Ну, вот он, собачник. Подвал, шагов 8 в длину, шагов 5 в ширину, сажени 2 в высоту. Каменный мешок, ярко освещенный электрической лампочкой. Дневного света нет, хотя есть небольшое окно под самым потолком. Окно с тройными рамами, стекла густо замазаны мелом, так что свет почти не проникает. Окно выходит на улицу, на Большую Лубянку. Днем, когда лучи солнца падают на окно, и вечером, когда на улице против окна горит фонарь, на меловых стеклах можно видеть беспрерывно двигающиеся пятна - тени ног свободных людей, идущих по тротуару. Каменный пол, голые стены, ни нар, ни стола, ни скамей, только в углу сиротливо ютится зловонная неприкрытая параша. Голый, пустой каменный мешок, - вот он, собачник.
Попал я в подвал No 4 - как раз против уборной и наискосок от следовательской камеры. Подвал был почти полон - я был в нем восемнадцатым. Через полгода я убедился личным опытом, что подвальная комната эта может вместить и втрое больше народа. Нашел себе место у стены, сел на пол и перезнакомился с соседями.
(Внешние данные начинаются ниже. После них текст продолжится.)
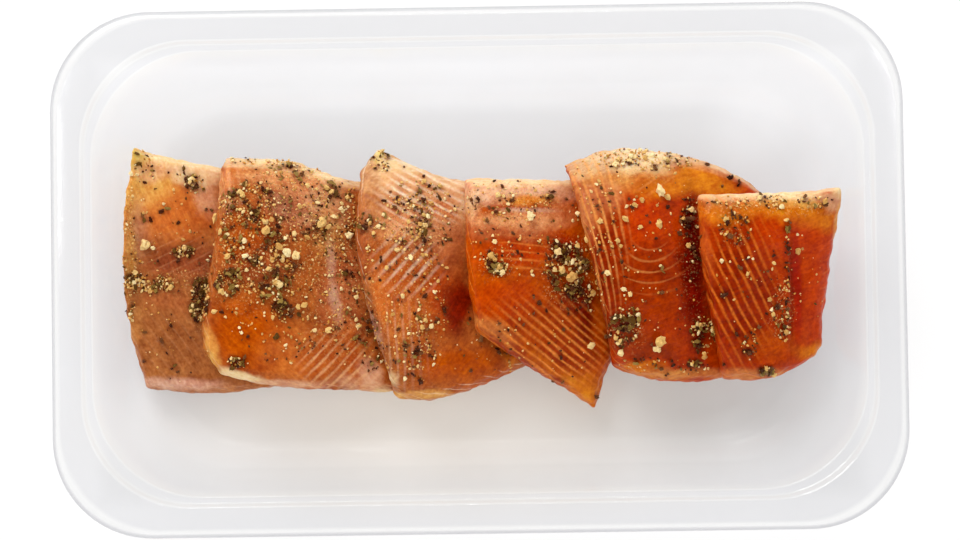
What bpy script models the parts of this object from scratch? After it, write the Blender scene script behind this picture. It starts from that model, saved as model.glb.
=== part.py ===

Если наша бутырская уборная и баня были почтовыми отделениями NoNo 1 и 2, то собачник носил наименование "радиотелеграфной станции". Тут встречались и обменивались сведениями, новостями и {291} впечатлениями обитатели разных московских тюрем. На этот раз здесь была половина из разных камер Бутырки, половина из Таганки. Некоторые сидели здесь по дня два-три, другие - дня три-четыре. Только один сидел здесь уже пять дней с ежедневными допросами. Население собачника было текучее, быстро менялось. За те сутки, которые я просидел в нем, половина заключенных была снова разведена по своим тюрьмам, а три-четыре новичка прибыли к нам, так что я покинул собачник, когда в нем было человек двенадцать.